O hiato e o silêncio produtivo
Desde Bad Witch (2018) e a colaboração solta “Isn’t Everyone” (2021), a banda se mantinha em um silêncio estranho. Não que Reznor e Ross estivessem ausentes — ao contrário, eles assinaram algumas das trilhas mais influentes da última década, de Soul a Watchmen. Mas o nome Nine Inch Nails parecia repousar, como se precisasse de fôlego. O hiato nunca foi oficial, mas era sentido: faltava aquele grito em primeira pessoa, aquela visceralidade que só um projeto assinado como NIN consegue ter.
“As Alive As You Need Me To Be” surgiu, então, como catarse. Não como uma ruptura, mas como uma extensão natural da dualidade Reznor/Ross: a sofisticação sonora do cinema agora encontra o peso emocional cru que sempre definiu o NIN.

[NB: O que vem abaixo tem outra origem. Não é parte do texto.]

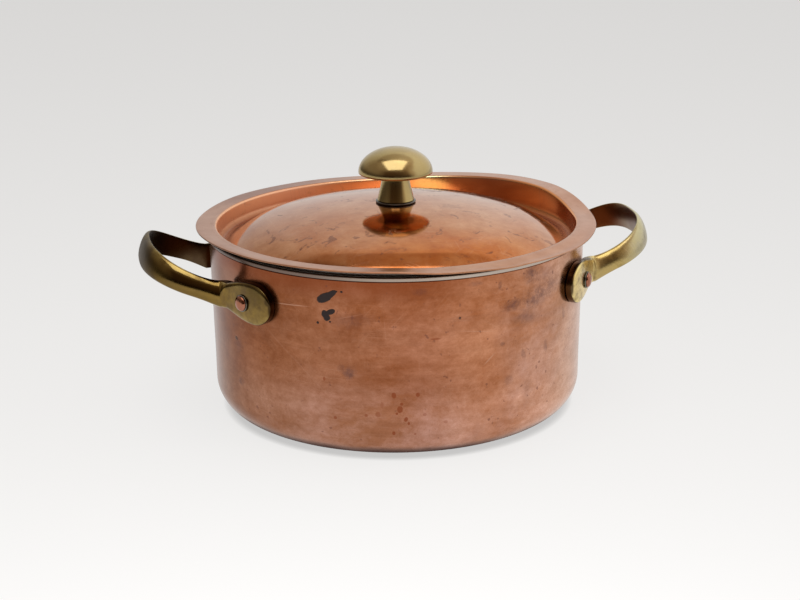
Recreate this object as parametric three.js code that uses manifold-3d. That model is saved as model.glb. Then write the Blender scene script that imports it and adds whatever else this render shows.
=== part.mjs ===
// Round copper pot with a silver-coloured lining, a domed lid with a sunk well,
// two cast brass loop handles on copper rivets and a turned brass knob.
// Millimetres, +Z up. The origin is the centre of the flat base, and the handles lie along X.

import * as THREE from 'three';
import { mergeVertices } from 'three/addons/utils/BufferGeometryUtils.js';
import Module from 'manifold-3d';

const wasm = await Module();
wasm.setup();

// Pot
const POT_RADIUS = 100;          // outside of the copper at the rim
const POT_HEIGHT = 96.3;         // base to the top of the lip
const WALL_DRAFT = 1.2;          // how much the wall draws in from the rim down to the base corner
const BASE_CORNER = 16.5;        // outside radius between wall and base
const COPPER_WALL = 1.6;
const LINING_WALL = 0.5;
const SKIN_GAP = 0.2;            // between a copper skin and its lining
const LIP_HEIGHT = 2.4;          // rolled lip of the lining that caps the copper wall
const LIP_PROUD = 0.3;           // how far the lip stands outside the copper
const LIP_ROUNDING = 0.7;

// Lid
const LID_SHEET = 1.2;
const LID_LINING = 0.4;
const LID_STAND = 2.2;           // flange held this far above the lip by the tapered well wall
const FLANGE_OVERHANG = 6.6;     // flange's edge beyond the copper's outside
const FLANGE_BEND = 1.4;         // outside radius of the bend from flange to well wall
const SEAT_GAP = 0.3;            // between the lid and the pot's mouth, all round
const WELL_DRAFT = 0.5;          // how much the well wall draws in towards its foot
const DOME_RISE = 13;            // top of the dome above the lip
const CROWN_RADIUS = 286;        // curvature of the top of the dome
const FLANK_WIDTH = 25.5;        // from the crown's edge over the shoulder and flank to the well wall
const SHOULDER_RADIUS = 10;
const FLANK_ANGLE = 30;          // degrees below level
const TROUGH_RADIUS = 3.5;       // round foot of the well

// Knob
const COLLAR_RADIUS = 10.7;
const COLLAR_THICKNESS = 0.5;
const POST_FOOT_RADIUS = 9.85;
const POST_NECK_RADIUS = 7.1;
const POST_FLARE = 1.3;          // exponent of the post's taper, above 1 it flares at the foot
const POST_HEIGHT = 13.6;
const CAP_RADIUS = 19.8;
const CAP_DOME_HEIGHT = 13.2;    // widest level to the top of the cap
const CAP_UNDERCUT = 1.6;        // widest level down to the flat underside
const CAP_CHEEK = 5.5;           // width of the rounded rim around the flat underside
const SCREW_RADIUS = 3;
const SCREW_DEPTH = 12;          // how far the screw reaches up into the knob
const SCREW_HEAD_RADIUS = 5.2;
const SCREW_HEAD_HEIGHT = 2.8;
const SCREW_HEAD_ROUNDING = 1.4;
const SCREW_WASHER_RADIUS = 7.5;
const SCREW_WASHER_THICKNESS = 1.2;
const BORE_CLEARANCE = 0.3;      // between a shank and its hole
const FACE_GAP = 0.3;            // between two faces that rest on each other

// Handles
const BOW_REACH = 34.4;          // pot's wall to the middle of the bow at its far end
const BOW_HALF_WIDTH = 37.6;     // middle of the handle to the middle of an arm
const BOW_SQUARENESS = 2.68;     // exponent of the bow's outline in plan, 2 would be an ellipse
const BOW_THICKNESS = 5.2;
const BOW_END_HEIGHT = 14;
const BOW_END_DROP = 5.5;        // lip down to the bow's middle line at its far end
const ARM_HEIGHT = 11.2;
const ARM_DROP = 19.3;           // lip down to an arm's middle line where it meets the bend
const ROOT_FLARE = 2.6;          // how much deeper an arm gets on its underside at the bend
const ROOT_FLARE_SHARE = 0.4;    // share of the bow's depth that the flare takes
const BOW_LEAN = 0.22;           // lean of the bow's face at its far end, top edge towards the pot
const BOW_RISE_POWER = 1.3;      // above 1, the arms climb a little later than a straight line
const BOW_CROWN = 2.1;           // exponent of the rounded outer face, 2 would be half an ellipse
const LUG_DROP = 20.8;           // lip down to the lug's middle line
const LUG_THICKNESS = 4.8;
const LUG_HEIGHT = 21.4;
const LUG_CROWN = 3.4;           // nearly flat face with rounded edges
const LUG_LENGTH = 32;           // along the wall, from the bend to the lug's tip
const LUG_ROUND_LENGTH = 12;     // from the widest part of the lug to its tip
const LUG_TIP_SWEEP = 84;        // degrees of the rounded end, short of 90 by the tip's small flat
const ROOT_BEND = 6;             // middle radius of the bend from arm to lug
const EDGE_THICKNESS = 1.2;      // square edge left between inner face and rounded outer face
const RIVET_SETBACK = 18.4;      // along the wall, from the lug's tip back to the rivet
const RIVET_LOW = 0.2;           // how far the rivet sits below the lug's middle line
const RIVET_SHANK_RADIUS = 2.3;
const RIVET_HEAD_RADIUS = 3.9;
const RIVET_HEAD_HEIGHT = 1.9;
const RIVET_INNER_HEAD_RADIUS = 4.6;
const RIVET_INNER_HEAD_HEIGHT = 1.8;
const WASHER_RADIUS = 4.4;
const WASHER_THICKNESS = 0.8;

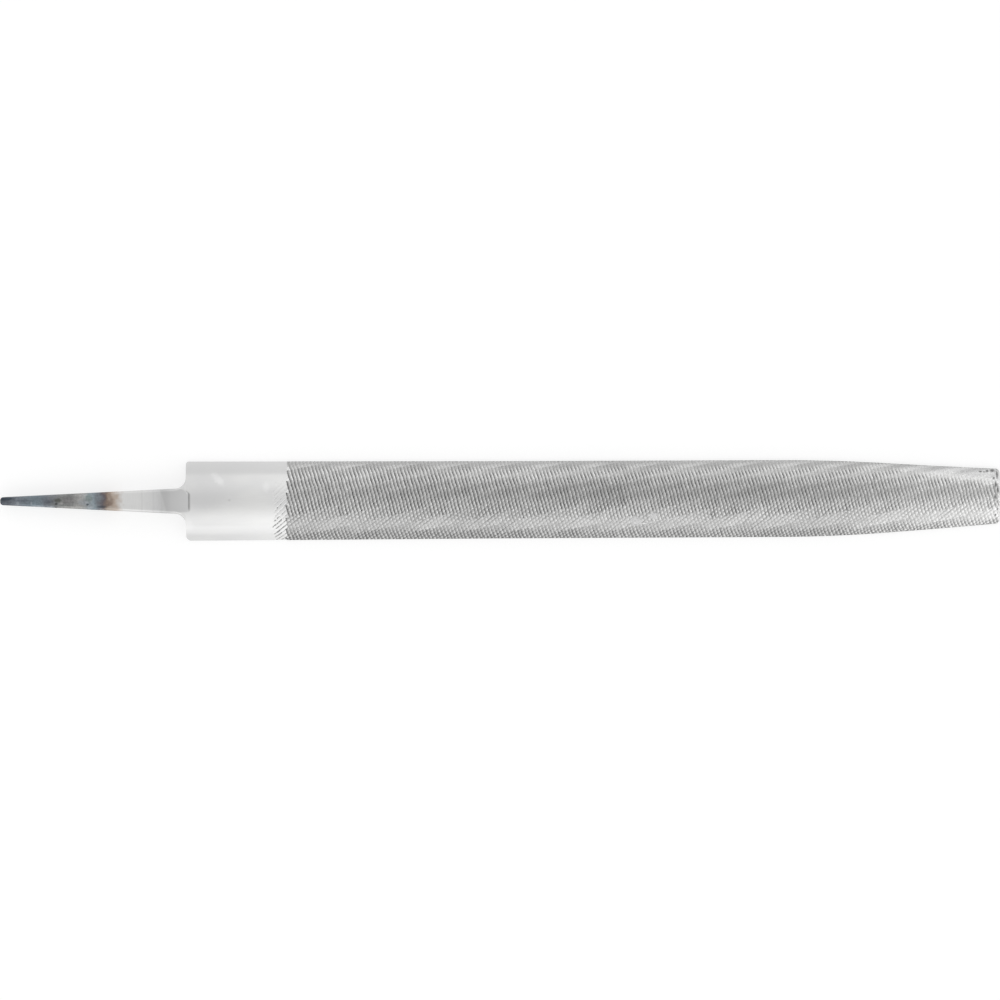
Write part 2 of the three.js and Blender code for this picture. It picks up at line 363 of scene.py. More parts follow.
def tooth_places():
    """Where the edges of the teeth cross the middle of a side."""
    reach = LEAN * half_arc_length(CUT_X) * LEAN_SPARE_SHARE
    margin = reach + PITCH_AT_HEEL + FRONT_SHARE * PITCH_AT_HEEL
    places = [CUT_X - margin]
    while places[-1] < END_X + margin:
        along = (places[-1] - CUT_X) / (END_X - CUT_X)
        places.append(places[-1] + PITCH_AT_HEEL + (PITCH_AT_END - PITCH_AT_HEEL) * along)
    return np.array(places)


PLACES = tooth_places()
STROKE_ROWS = len(PLACES) + 2
draw = np.random.default_rng(SEED)
stroke_depths = draw.uniform(*STROKE_DEPTH_SHARES, (STROKE_ROWS, STRIPS))
stroke_shifts = draw.uniform(-1, 1, (STROKE_ROWS, STRIPS)) * STROKE_SHIFT
cross_depths = draw.uniform(*CROSS_STROKE_SHARES, (CROSS_ROWS, STRIPS))
waver_turns = draw.uniform(-1, 1, (WAVES, 2)) * 2 * math.pi / SHORTEST_WAVE
waver_phases = draw.uniform(0, 2 * math.pi, WAVES)
cross_offsets = draw.uniform(-CROSS_OFFSET_SHARE, CROSS_OFFSET_SHARE, (STRIPS, 1))


def cell(table, row, column):
    """Entries of a table of random numbers, by whole numbers of either sign."""
    rows, columns = table.shape
    return table[row.astype(int) % rows, column.astype(int) % columns]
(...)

A letra: vulnerabilidade e controle
O título já é quase uma declaração: “tão vivo quanto você precisa que eu seja”. É uma confissão de dependência, mas também de manipulação. A canção ecoa aquele território clássico de Reznor — relações marcadas pelo poder, pela entrega e pelo abismo entre quem domina e quem se deixa dominar.
Há um paradoxo íntimo na voz: estar “vivo” não por si mesmo, mas pelo desejo do outro. É amor? É submissão? Ou apenas uma metáfora para a própria relação com o público, que sempre quis do Nine Inch Nails uma intensidade quase insuportável?
Como em tantas letras da banda, não há resposta clara. O que existe é a sensação de desconforto — de que ser “suficientemente vivo” é ao mesmo tempo prova de amor e um limite doloroso.
Tron: Ares e a Grade
O contexto em que a canção aparece também não poderia ser mais simbólico. Tron: Ares é o terceiro capítulo da saga iniciada em 1982, com o clássico Tron: Uma Odisseia Eletrônica. Naquele primeiro filme, Kevin Flynn (Jeff Bridges) foi transportado para o mundo virtual conhecido como a Grade, num uso revolucionário da computação gráfica. Em 2010, veio Tron: O Legado, com Sam Flynn (Garrett Hedlund) à procura do pai nesse mesmo universo.
Agora, em 2025, é a vez de Ares, interpretado por Jared Leto: um programa de computador que deixa o ciberespaço para cumprir uma missão no mundo real. O diretor Joachim Rønning chegou a compará-lo a Pinóquio — um ser que deseja se tornar “um menino de verdade”. Essa narrativa de identidade e transformação dialoga diretamente com a canção do NIN: ser vivo apenas “o quanto o outro precisa” é, de certo modo, a essência dessa busca de Ares por autenticidade.

Elenco e bastidores
Além de Jared Leto e do retorno de Jeff Bridges, o elenco reúne nomes de peso como Evan Peters, Gillian Anderson, Greta Lee, Jodie Turner-Smith, Hasan Minhaj, Arturo Castro, Sarah Desjardins e Cameron Monaghan. A direção é de Joachim Rønning (Piratas do Caribe: A Vingança de Salazar, Malévola: Dona do Mal), com roteiro de Jesse Wigutow e história criada em parceria com David DiGilio.
Tradição musical
A franquia Tron sempre foi marcada por suas trilhas sonoras: Wendy Carlos assinou a música eletrônica pioneira do primeiro filme; Daft Punk reinventou esse legado em Tron: O Legado; e agora, Nine Inch Nails assume o desafio. A escolha faz sentido — NIN está para o rock industrial o que Tron sempre esteve para a ficção científica no cinema: ousadia, experimentação e um fascínio pelo que é humano dentro do digital.
“As Alive As You Need Me To Be” é apenas o primeiro passo. A trilha inteira, prometem Reznor e Ross, seguirá essa mesma linha de intensidade e distorção.


O que significa este retorno?
Mais do que um single em uma trilha sonora, “As Alive As You Need Me To Be” reabre a conversa com os fãs. Não é apenas nostalgia dos anos 1990 ou reafirmação da estética industrial. É a prova de que o Nine Inch Nails ainda é capaz de encontrar novas formas de incomodar, emocionar e dialogar com o presente.
Num ano de tantos revivals, é curioso que o NIN volte não para repetir, mas para acrescentar. Para dizer que ainda está vivo, sim — mas do jeito que precisar ser, do jeito que o mundo, a música e nós, ouvintes, formos capazes de suportar.